Provided records ::
^^^^

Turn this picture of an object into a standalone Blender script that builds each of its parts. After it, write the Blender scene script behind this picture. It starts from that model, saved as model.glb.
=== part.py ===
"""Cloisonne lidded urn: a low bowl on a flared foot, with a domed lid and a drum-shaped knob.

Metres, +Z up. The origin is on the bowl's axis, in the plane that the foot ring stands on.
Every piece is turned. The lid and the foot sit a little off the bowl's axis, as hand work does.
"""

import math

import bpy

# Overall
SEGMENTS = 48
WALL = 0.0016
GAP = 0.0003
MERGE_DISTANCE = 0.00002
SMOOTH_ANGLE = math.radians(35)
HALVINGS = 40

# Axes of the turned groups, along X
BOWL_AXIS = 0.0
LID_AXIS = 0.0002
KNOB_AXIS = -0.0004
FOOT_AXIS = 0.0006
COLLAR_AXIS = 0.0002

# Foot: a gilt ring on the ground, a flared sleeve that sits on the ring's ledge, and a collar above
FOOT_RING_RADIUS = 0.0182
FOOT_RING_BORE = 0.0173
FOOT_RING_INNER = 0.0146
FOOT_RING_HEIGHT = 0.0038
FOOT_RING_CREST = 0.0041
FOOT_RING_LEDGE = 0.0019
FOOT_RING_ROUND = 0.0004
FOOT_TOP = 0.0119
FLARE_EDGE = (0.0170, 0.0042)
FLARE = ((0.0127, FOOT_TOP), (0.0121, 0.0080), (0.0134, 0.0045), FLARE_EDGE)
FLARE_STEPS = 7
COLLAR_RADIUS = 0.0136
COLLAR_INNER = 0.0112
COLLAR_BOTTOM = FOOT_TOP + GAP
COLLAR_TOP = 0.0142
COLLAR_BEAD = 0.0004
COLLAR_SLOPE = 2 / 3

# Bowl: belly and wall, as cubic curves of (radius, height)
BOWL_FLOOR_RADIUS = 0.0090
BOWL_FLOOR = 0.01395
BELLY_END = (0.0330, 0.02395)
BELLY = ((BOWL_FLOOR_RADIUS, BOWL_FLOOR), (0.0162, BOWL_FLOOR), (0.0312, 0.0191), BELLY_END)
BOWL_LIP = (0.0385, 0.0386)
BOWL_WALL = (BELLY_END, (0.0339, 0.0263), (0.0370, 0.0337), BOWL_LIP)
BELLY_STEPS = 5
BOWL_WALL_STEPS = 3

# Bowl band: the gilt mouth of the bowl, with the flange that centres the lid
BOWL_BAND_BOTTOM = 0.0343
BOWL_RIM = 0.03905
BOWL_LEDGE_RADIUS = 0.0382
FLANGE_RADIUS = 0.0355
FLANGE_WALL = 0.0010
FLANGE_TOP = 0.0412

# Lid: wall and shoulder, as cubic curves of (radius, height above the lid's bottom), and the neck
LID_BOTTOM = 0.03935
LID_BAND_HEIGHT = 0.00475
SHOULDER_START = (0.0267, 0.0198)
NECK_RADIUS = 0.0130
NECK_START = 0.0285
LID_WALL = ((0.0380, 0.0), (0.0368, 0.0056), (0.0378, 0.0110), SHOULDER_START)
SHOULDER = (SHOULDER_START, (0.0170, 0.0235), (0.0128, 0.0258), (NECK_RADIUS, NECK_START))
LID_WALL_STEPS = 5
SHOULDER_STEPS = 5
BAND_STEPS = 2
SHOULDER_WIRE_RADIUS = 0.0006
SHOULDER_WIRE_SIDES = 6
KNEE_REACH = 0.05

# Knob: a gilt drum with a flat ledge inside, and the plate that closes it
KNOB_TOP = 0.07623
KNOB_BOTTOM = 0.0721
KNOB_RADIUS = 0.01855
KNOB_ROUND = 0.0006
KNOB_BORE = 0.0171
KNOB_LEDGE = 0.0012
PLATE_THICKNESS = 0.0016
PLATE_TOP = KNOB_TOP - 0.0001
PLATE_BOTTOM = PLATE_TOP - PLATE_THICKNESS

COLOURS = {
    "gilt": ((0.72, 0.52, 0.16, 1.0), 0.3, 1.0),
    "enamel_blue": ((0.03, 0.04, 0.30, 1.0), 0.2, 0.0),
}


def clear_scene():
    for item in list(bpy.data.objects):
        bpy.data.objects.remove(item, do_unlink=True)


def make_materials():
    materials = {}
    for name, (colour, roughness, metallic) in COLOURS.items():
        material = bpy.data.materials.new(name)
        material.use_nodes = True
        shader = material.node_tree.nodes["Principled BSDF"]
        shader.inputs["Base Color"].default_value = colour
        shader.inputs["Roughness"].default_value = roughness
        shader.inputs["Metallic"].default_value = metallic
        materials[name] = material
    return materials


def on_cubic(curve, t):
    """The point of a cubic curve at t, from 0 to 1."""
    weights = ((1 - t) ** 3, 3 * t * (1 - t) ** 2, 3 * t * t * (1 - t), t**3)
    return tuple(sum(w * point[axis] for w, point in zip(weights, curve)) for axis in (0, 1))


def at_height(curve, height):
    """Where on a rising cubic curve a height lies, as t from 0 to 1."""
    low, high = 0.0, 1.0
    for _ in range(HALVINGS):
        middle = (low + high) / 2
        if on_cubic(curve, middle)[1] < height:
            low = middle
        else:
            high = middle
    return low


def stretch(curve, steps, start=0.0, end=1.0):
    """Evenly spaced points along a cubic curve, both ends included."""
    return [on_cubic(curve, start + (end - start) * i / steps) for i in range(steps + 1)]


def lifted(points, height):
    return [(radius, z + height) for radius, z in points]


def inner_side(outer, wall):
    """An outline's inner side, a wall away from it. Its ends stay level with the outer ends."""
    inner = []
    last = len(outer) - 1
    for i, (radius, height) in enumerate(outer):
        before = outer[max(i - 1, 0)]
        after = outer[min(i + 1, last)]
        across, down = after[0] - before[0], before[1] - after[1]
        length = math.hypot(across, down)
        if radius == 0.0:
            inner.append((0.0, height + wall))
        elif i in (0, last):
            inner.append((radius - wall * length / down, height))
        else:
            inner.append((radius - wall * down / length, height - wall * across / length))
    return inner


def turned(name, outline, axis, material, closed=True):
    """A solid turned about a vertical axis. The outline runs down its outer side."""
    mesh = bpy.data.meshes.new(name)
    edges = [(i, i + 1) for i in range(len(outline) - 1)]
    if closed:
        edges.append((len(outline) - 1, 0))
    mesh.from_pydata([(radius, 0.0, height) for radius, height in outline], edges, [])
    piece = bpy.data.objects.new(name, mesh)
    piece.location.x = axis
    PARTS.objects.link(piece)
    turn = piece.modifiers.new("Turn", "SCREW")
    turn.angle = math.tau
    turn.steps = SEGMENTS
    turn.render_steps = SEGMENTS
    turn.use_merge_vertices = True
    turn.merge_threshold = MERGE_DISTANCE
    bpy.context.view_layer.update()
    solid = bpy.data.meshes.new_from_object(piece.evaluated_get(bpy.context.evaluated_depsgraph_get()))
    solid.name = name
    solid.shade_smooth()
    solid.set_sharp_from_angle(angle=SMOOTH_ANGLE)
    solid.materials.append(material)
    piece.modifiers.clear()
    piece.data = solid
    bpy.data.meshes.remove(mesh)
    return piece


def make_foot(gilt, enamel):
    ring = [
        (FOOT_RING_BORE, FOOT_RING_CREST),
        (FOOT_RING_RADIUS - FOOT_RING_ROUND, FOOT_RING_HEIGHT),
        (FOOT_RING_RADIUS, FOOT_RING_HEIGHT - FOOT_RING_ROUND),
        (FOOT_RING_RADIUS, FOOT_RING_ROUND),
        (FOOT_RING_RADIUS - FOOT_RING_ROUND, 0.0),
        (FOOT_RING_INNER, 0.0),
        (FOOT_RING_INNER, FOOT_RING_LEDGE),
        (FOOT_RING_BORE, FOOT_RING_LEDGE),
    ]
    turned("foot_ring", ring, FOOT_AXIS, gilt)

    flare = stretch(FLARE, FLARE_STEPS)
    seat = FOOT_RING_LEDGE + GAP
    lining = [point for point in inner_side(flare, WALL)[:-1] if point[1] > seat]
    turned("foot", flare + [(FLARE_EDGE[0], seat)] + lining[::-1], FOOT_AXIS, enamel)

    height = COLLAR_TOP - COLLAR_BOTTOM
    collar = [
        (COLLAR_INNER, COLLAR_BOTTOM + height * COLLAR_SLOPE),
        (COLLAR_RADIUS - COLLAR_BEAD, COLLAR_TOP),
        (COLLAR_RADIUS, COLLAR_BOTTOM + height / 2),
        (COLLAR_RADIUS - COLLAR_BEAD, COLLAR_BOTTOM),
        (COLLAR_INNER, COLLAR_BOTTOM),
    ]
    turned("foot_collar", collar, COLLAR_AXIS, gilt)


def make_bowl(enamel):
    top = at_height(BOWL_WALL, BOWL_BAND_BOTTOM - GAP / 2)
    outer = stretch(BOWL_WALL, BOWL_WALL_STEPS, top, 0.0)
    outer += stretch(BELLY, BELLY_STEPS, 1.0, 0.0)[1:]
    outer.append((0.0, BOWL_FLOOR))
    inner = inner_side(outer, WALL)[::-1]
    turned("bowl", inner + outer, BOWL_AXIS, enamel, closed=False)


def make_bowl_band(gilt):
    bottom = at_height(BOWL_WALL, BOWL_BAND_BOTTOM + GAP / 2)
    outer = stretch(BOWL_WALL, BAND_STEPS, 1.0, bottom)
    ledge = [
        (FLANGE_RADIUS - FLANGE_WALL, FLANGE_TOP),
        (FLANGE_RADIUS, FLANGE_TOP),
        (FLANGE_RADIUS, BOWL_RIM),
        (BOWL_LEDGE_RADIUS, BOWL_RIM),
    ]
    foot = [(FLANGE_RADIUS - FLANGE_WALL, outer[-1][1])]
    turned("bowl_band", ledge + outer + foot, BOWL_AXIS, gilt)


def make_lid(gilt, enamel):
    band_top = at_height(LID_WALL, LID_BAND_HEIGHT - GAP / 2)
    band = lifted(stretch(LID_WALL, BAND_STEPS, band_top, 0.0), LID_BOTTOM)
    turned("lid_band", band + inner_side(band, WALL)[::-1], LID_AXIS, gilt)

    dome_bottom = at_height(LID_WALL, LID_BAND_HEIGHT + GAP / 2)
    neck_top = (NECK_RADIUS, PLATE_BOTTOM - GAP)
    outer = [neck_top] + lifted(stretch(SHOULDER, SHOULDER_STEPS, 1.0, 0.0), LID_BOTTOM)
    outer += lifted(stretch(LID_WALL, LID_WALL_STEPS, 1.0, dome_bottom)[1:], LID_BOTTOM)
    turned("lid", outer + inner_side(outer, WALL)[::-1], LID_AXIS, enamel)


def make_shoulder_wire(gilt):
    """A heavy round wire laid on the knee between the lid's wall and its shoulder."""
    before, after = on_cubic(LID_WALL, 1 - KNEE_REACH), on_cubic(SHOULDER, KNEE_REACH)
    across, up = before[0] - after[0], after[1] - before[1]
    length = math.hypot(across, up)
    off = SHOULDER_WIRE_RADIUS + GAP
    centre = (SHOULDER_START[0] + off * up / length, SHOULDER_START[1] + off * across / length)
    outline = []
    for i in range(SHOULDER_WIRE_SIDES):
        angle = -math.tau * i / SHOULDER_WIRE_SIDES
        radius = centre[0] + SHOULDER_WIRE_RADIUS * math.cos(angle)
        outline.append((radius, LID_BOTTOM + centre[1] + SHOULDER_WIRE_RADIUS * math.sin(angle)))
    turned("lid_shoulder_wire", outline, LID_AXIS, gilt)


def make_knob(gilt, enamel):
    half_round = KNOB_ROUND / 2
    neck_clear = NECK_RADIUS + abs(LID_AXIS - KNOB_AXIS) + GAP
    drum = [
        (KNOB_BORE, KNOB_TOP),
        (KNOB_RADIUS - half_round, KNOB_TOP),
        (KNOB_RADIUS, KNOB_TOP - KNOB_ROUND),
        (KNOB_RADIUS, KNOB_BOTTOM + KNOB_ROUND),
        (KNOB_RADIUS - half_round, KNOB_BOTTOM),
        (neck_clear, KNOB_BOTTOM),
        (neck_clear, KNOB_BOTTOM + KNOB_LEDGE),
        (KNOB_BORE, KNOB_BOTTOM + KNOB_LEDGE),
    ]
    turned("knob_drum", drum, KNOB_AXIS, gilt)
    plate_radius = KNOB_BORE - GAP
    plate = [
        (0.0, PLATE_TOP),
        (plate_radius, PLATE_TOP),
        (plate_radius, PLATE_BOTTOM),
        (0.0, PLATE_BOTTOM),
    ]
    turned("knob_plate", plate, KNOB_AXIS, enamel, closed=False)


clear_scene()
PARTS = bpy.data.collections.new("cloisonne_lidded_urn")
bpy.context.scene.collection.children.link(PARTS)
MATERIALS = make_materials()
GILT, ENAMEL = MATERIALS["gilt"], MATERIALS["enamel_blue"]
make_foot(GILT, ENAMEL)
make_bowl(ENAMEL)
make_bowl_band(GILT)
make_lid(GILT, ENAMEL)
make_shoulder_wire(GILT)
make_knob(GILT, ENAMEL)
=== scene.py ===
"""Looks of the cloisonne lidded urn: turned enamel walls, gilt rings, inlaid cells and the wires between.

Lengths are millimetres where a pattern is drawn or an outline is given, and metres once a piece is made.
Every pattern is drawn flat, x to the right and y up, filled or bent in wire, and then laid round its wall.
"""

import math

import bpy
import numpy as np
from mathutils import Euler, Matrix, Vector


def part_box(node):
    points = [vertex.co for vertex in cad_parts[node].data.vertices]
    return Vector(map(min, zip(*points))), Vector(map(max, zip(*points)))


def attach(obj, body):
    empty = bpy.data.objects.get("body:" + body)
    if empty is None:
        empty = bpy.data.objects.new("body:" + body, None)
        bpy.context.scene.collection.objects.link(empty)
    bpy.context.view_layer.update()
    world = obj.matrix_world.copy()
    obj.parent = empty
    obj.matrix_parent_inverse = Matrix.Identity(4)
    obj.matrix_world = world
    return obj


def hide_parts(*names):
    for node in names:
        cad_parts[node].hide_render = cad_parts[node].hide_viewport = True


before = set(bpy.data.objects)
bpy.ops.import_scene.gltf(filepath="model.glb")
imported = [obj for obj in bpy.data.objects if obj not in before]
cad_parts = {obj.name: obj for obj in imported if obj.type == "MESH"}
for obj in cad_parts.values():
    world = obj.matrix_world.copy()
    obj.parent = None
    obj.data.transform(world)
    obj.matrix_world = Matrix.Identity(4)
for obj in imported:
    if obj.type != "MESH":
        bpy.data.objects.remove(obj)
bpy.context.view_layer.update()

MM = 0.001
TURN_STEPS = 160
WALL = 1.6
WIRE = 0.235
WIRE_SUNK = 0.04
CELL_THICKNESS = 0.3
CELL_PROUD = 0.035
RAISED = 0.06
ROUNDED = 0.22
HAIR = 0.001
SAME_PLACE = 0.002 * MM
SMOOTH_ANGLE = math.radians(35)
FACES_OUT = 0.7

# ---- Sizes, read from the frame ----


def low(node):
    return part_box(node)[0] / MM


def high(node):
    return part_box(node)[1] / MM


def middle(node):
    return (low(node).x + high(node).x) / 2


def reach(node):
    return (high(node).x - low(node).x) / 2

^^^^

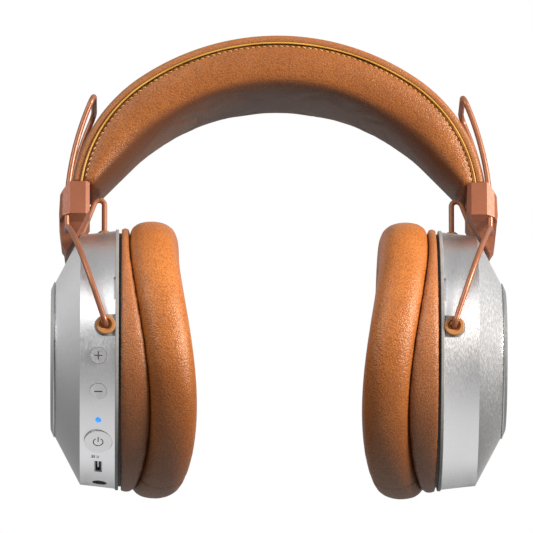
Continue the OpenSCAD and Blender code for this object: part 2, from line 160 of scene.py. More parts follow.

^^^^

Everything from the line containing "bpy.context.scene.collection.objects.link(empty)" down to the line containing "before = set(bpy.data.objects)" should be repeated exactly, with both end lines kept and no other lines added.

        bpy.context.scene.collection.objects.link(empty)
    bpy.context.view_layer.update()
    world = obj.matrix_world.copy()
    obj.parent = empty
    obj.matrix_parent_inverse = Matrix.Identity(4)
    obj.matrix_world = world
    return obj


def hide_parts(*names):
    for node in names:
        cad_parts[node].hide_render = cad_parts[node].hide_viewport = True


before = set(bpy.data.objects)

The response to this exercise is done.